While I'm certain that Paul enjoys the profit taking aspects of the bubble culture I believe that he (like me) revels even more in the advances in scientific, commercial and social innovations that accompany every bubble, casualties notwithstanding.

Ok i go to a high school and i was dared to drink a bottle of bubbles and i did it for a dollar i was wondering if it hurt me in anyway because it made me puke a lot. People are wanting me to do it again should i or shouldn't I??

Andi's "A bubble throws massive resources exactly where they are needed" is spot on, though I think anyone hoping for lightning to strike twice (web 2.0 after web 1.0) is in for a reality check when they realize that the same industry rarely (ever?) "enjoys" a bubble twice. To Andi's point though, massive resources are no longer needed for internet innovation; alternative energy is where I'd look for the next bubble. As is Vinod Khosla - and who's gonna argue with THAT guy's track record at calling bubbles ahead of time with his investments?

>>> alternative energy is where I'd look for the next bubble.
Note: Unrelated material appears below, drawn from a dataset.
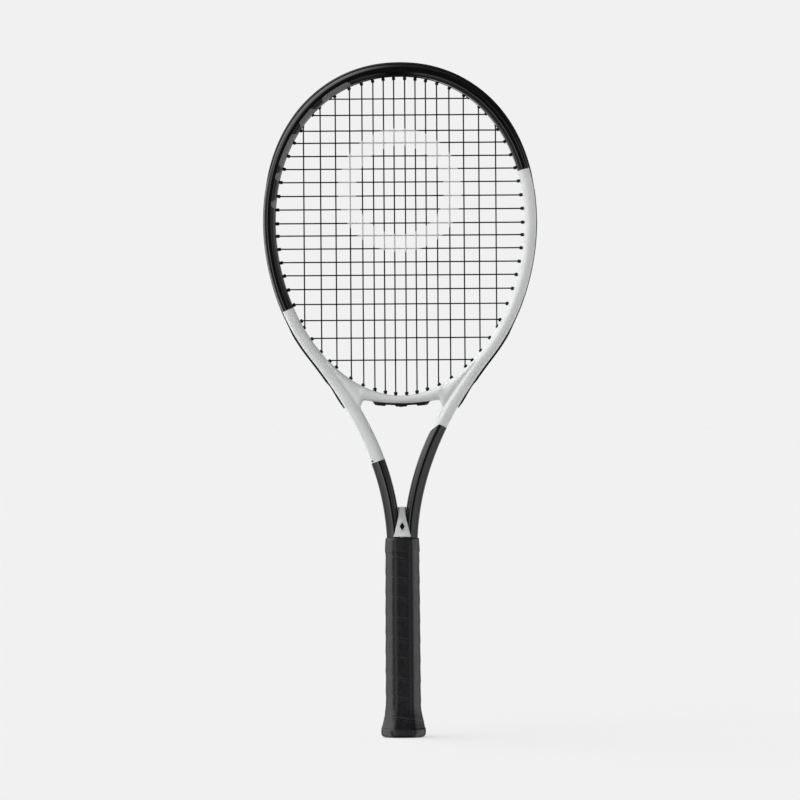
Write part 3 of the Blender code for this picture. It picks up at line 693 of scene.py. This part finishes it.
def black_shaft(side, black):
    """The black lacquer on one shaft; the right one's upper edge is chamfered on its inner side."""
    paint_z = LEFT_SHAFT_PAINT_Z if side < 0 else RIGHT_SHAFT_PAINT_Z
    top, foot = length_at(paint_z, side), length_at(SHAFT_END_Z + 0.5 * MM, side)
    rings = []
    for number, run in enumerate([0.0] + stations(0.0, abs(foot - top), 2.0 * MM)):
        fade = max(0.0, 1 - run / CHAMFER_FADE) if side > 0 else 0.0

        def shift(share):
            return CHAMFER * ramp(-share, 0.20, 0.95) ** 1.3 * fade

        rings.append(tube_ring(top + side * run, PAINT_STEP if number else 0.0, shift))
    return loft("frame_lacquer_shaft", rings, black)


def paint_dot(face, grey):
    """A plain dot on the white lacquer, just above the left shaft's paint edge."""
    z = LEFT_SHAFT_PAINT_Z + 2.0 * MM
    point, normal = spot(length_at(z, -1))
    at = point + normal * tube_width(z) * 0.37
    foot = np.array([at[0], face * (BEAM_HALF_DEPTH * 0.915), at[1]])
    profile = [mm(-0.6, 1.1), mm(0.14, 1.1), mm(0.2, 1.0)]
    return turned("paint_dot", profile, foot, (0.0, face, 0.0), grey)


def white_tube(side, white):
    """The white part of one side of the hoop, which reaches a little under the black lacquer."""
    low_z = LEFT_SHAFT_PAINT_Z if side < 0 else RIGHT_SHAFT_PAINT_Z
    high_z = LEFT_HEAD_PAINT_Z if side < 0 else RIGHT_HEAD_PAINT_Z
    ends = sorted((length_at(low_z - PAINT_OVERLAP, side), length_at(high_z + PAINT_OVERLAP, side)))
    lengths = stations(*ends, 2.5 * MM)
    return loft("white_tube", [tube_ring(s) for s in lengths], white)


def bridge_ring(x):
    """The bridge's outline at x: a ridge near its upper edge, and a broad lower face."""
    low, high = bridge_low(x), head_z_below(x)
    floor = inner_edge_z(abs(x)) - 4 * MM if abs(x) > CORNER_START else low
    low = max(low, floor)
    tall = high - low
    corners = [
        (high, 0.0),
        (high, 5.4 * MM),
        (high - tall * 0.16, 9.3 * MM),
        (high - tall * 0.52, 10.9 * MM),
        (low + tall * 0.14, 9.2 * MM),
        (low, 6.2 * MM),
        (low, 0.0),
    ]
    cuts = [0, *[tall * 0.2] * 5, 0]
    return [(x, depth, z) for z, depth in both_sides(round_corners(corners, cuts))]


def bridge_web(white):
    reach = CORNER_START + 1.6 * CORNER_RUN
    while head_z_below(reach) - inner_edge_z(reach) > 1.0 * MM:
        reach += 0.5 * MM
    xs = np.linspace(-reach, reach, 121)
    return loft("bridge_web", [bridge_ring(float(x)) for x in xs], white)


def white_frame(white):
    """The white hoop sides and the bridge, melted into one skin."""
    body = merge(white_tube(-1, white), [white_tube(1, white), bridge_web(white)])
    body.name = "frame_lacquer_white"
    remesh = body.modifiers.new("melt", "REMESH")
    remesh.mode = "VOXEL"
    remesh.voxel_size = MELT_VOXEL
    smooth = body.modifiers.new("ease", "SMOOTH")
    smooth.factor = 0.5
    smooth.iterations = MELT_STEPS
    settle(body)
    body.data.shade_smooth()
    return body


# ---- strips and bumper

def path_ring(length, half_section):
    """A ring from the half of a section on the +Y side, listed from the inner wall to the outer one."""
    point, normal = spot(length)
    back = [(across, -depth) for across, depth in reversed(half_section)]
    ring = []
    for across, depth in list(half_section) + back:
        at = point + normal * across
        ring.append((at[0], depth, at[1]))
    return ring


def strip_section(z):
    """Half of a side strip's section: a channel whose walls stand proud of the tube."""
    half = tube_width(z) / 2
    floor = half - GROOVE_DEPTH + 0.05 * MM
    proud = STRIP_PROUD + STRIP_LOW_PROUD * ramp(-z, -STRIP_LOW_FROM, -STRIP_LOW_FULL)
    for top, foot, rise in STRIP_PADS:
        proud += rise * MM * ramp(z, (foot - 4) * MM, foot * MM) * ramp(-z, -(top + 10) * MM, -top * MM)
    rail = STRIP_HALF - STRIP_RAIL
    corners = [
        (floor, 0.0),
        (floor, STRIP_HALF),
        (half + proud, STRIP_HALF + 0.1 * MM),
        (half + proud, rail),
        (floor + STRIP_BASE, rail),
        (floor + STRIP_BASE, 0.0),
    ]
    return round_corners(corners, mm(0, 0.1, 0.3, 0.25, 0.2, 0), steps=3)[1:-1]


def side_strip(side, ends, look):
    name = "grommet_strip_" + ("left" if side < 0 else "right")
    bounds = sorted((length_at(BUMPER_END_Z - GAP, side), length_at(STRIP_END_Z, side)))
    lengths = stations(*bounds, 1.6 * MM)
    rings = [path_ring(s, strip_section(spot(s)[0][1])) for s in lengths]
    strip = loft(name, rings, look)
    merge(strip, barrels(ends, look))
    piece(strip, name)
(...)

There has to be the promise of extraordinary returns for bubbles to form. A giant oil shock (Strait of Hormuz maybe?) would provide such an impetus but other economic dislocations (liquidity) caused by an oil shock would retard bubble formation. There will be a lot of money lost on pie-in-the-sky alternative energy schemes but I don't anticipate enough frenzy to form market-wide bubbles--not this decade. It's too bad, we really need a Manhattan-Project-like push for alternative energy, I just don't see many greedy investors getting behind it without the shock of $100+/bbl oil.